Sixth, games rarely model materials with different prospects as cover. Thus, users could learn that a single-brick wall offers as much cover from enemy bullets as a tank.

Similarly, games often model ballistic trajectories unrealistically, so a user might learn that bullets simply strike walls and disappear, rather than potentially change course strike the user’s avatar nearby, outside of the enemy’s line of sight.

Games often model weapon effects unrealistically – for instance, bullets might perforate a tank, while anti-tank weapons might burst with threats to only nearby pedestrians. Game designers like to design games with "balanced"

capabilities on both sides; such games are often used by military trainers without changing the core dynamics.

Digital simulations cannot model real-world communications skills in all their subtleties. Most games do not allow users to communicate through the game at all. If they communicate in the real world, the communications are unrealistically easy, often by talking to users sitting at the next computer or through a headset, without interruption by battlefield noises or dust, across distance, around corners.
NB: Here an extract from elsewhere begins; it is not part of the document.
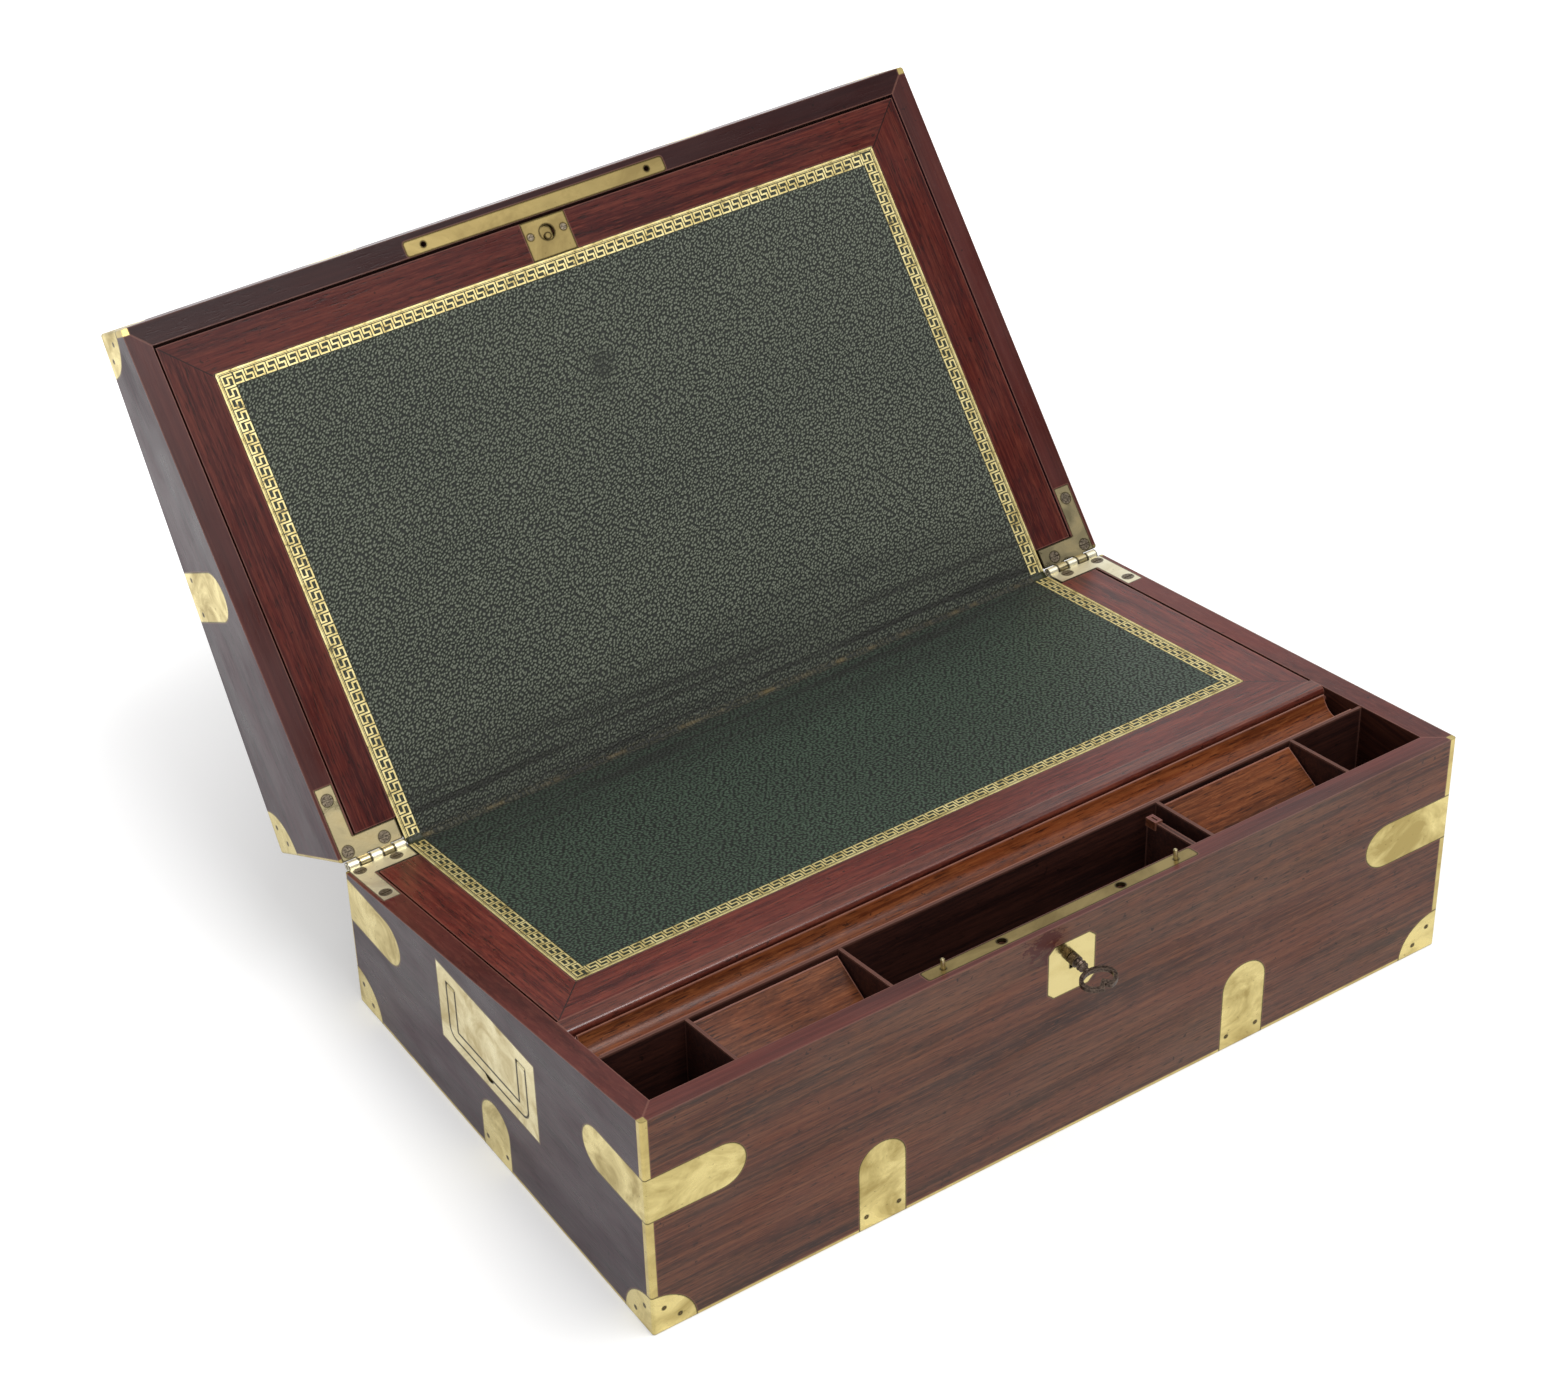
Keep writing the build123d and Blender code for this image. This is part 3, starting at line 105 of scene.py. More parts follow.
# %% Colour, pattern size and nodes
def linear(hex_colour):
    """Linear RGBA of an sRGB hex colour."""
    parts = [int(hex_colour[i : i + 2], 16) / 255 for i in (1, 3, 5)]
    return (*[c / 12.92 if c <= 0.04045 else ((c + 0.055) / 1.055) ** 2.4 for c in parts], 1.0)


def per(millimetres):
    """Texture scale that makes a feature about this many millimetres long."""
    return 1 / (millimetres * MM)


def add_node(tree, kind, inputs=(), **settings):
    """A new node with its settings, socket values and links; inputs pairs a socket with either."""
    made = tree.nodes.new(kind)
    for name, value in settings.items():
        setattr(made, name, value)
    for socket, value in dict(inputs).items():
        if isinstance(value, bpy.types.NodeSocket):
            tree.links.new(value, made.inputs[socket])
        else:
            made.inputs[socket].default_value = value
    return made


def new_finish(name):
    """An empty material with its output, ready for nodes."""
    finish = bpy.data.materials.new(name)
    finish.use_nodes = True
    finish.node_tree.nodes.clear()
    return finish, finish.node_tree, add_node(finish.node_tree, "ShaderNodeOutputMaterial")


# %% [markdown]
# Finishers build a colour up in layers, and so do these materials. A glaze lays a tint over the
# colour below wherever a pattern is strong enough. The pattern of wood, scratches and creases is a
# noise whose features have one size along the grain and another across it.

# %% Layers of colour and their patterns
def glaze(tree, colour, tint, value, low=0.0, high=1.0, strength=1.0):
    """The colour with a tint laid over it, more of it as value goes from low to high."""
    cover = add_node(tree, "ShaderNodeMapRange", {0: value, 1: low, 2: high, 4: strength})
    laid = add_node(
        tree, "ShaderNodeMix", {0: cover.outputs[0], 6: colour, 7: tint}, data_type="RGBA"
    )
    return laid.outputs[2]


def grain(tree, space, along, across, detail=3.0, roughness=0.55, distortion=0.0, seed=0.0):
    """Noise with features this long along x and this wide across it, in millimetres."""
    stretched = add_node(
        tree,
        "ShaderNodeMapping",
        {0: space, 1: (seed, seed, seed), 3: (per(along), per(across), per(across))},
    )
    made = add_node(
        tree,
        "ShaderNodeTexNoise",
        {"Vector": stretched.outputs[0], "Scale": 1.0, "Detail": detail, "Roughness": roughness,
         "Distortion": distortion},
    )
    return made.outputs[0]


# %% [markdown]
# Age shows in two more ways. An arris wears and gathers wax, so it gets a tint of its own; on the
# wood that light tint is also a painted highlight along the edge. Seen from inside the solid, an
# edge is where other faces come near: the ambient occlusion node measures that, as long as its
# reach is shorter than the piece is thick. And a worn patch or a stain is a round spot whose edge a
# noise has broken up.

# %% Worn edges and ragged spots
def edge_glaze(tree, colour, tint, reach, strength):
    """The colour with a tint along the arrises of the piece; reach is in millimetres."""
    around = add_node(
        tree,
        "ShaderNodeAmbientOcclusion",
        {"Distance": reach * MM},
        samples=8,
        inside=True,
        only_local=True,
    )
    return glaze(tree, colour, tint, around.outputs["AO"], 0.97, 0.78, strength)


def ragged_spot(tree, colour, tint, space, middle, break_up, spread, outer, inner, strength):
    """The colour with a spot of tint round a place; its sizes are in millimetres."""
    away = add_node(
        tree,
        "ShaderNodeVectorMath",
        {0: space, 1: [v * MM for v in middle]},
        operation="DISTANCE",
    )
    ragged = add_node(
        tree,
        "ShaderNodeMath",
        {0: break_up, 1: spread * MM, 2: away.outputs["Value"]},
        operation="MULTIPLY_ADD",
    )
    return glaze(tree, colour, tint, ragged.outputs[0], outer * MM, inner * MM, strength)


# %% [markdown]
# The frame of a writing flap is mitred: near its sides the grain runs the other way, and the joint
# is a hairline on the diagonal. Whichever edge of the flap is nearer, the side or the front, tells
# which member of the frame a point lies on, and where both are equally near is the mitre.

# %% Grain of a mitred frame
def from_edges(tree, x, y, half_width, front):
    """Distances in metres from the nearer side and from the front, which are placed in mm."""
    aside = add_node(tree, "ShaderNodeMath", {0: x}, operation="ABSOLUTE").outputs[0]
    from_side = add_node(
        tree, "ShaderNodeMath", {0: half_width * MM, 1: aside}, operation="SUBTRACT"
    ).outputs[0]
    from_front = add_node(
        tree, "ShaderNodeMath", {0: y, 1: front * MM}, operation="SUBTRACT"
    ).outputs[0]
    return from_side, from_front


def mitred_grain(tree, place, plane, half_width, front):
    """Coordinates that run along the nearer member, and how far a point is from the mitre."""
    rotation, location = place_of(plane)
    flat = add_node(tree, "ShaderNodeMapping", {0: place, 1: location, 2: rotation}).outputs[0]
    split = add_node(tree, "ShaderNodeSeparateXYZ", {0: flat})
    x, y, z = split.outputs
    turned = add_node(tree, "ShaderNodeCombineXYZ", {0: y, 1: x, 2: z}).outputs[0]
    from_side, from_front = from_edges(tree, x, y, half_width, front)
    on_side = add_node(
        tree, "ShaderNodeMath", {0: from_side, 1: from_front}, operation="LESS_THAN"
    ).outputs[0]
    space = add_node(
        tree, "ShaderNodeMix", {0: on_side, 4: flat, 5: turned}, data_type="VECTOR"
    ).outputs[1]
    gap = add_node(
        tree, "ShaderNodeMath", {0: from_side, 1: from_front}, operation="SUBTRACT"
    ).outputs[0]
    return space, add_node(tree, "ShaderNodeMath", {0: gap}, operation="ABSOLUTE").outputs[0]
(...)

Computer terminals distort the user’s perception, for instance, by offering a limited view of the battlefield, as constrained by the computer screen’s size, when a real soldier needs to develop peripheral vision.

Users might develop "inaccurate recognition priming," such as recognizing enemies by the repeated simplistic ways in which they are modelled (such as a notional insurgent avatar’s red scarf).

Finally, digital simulations rarely offer any sort of bio-locomotive activity, so users would not learn how (athletically) to manipulate a door, hold a weapon in the ready position, enter a room, and scan for enemies, all at the same time.

The authors conclude that real-world training is preferred for training low-echelon, dismounted, urban fighting. Digital training is most appropriate for training high-echelon, mounted, non-urban fighting and non-kinetic skills.

Trainers should favour one method other the over depending on the desired skill outcomes, while blending the two methods so that the advantages of each can be maximized.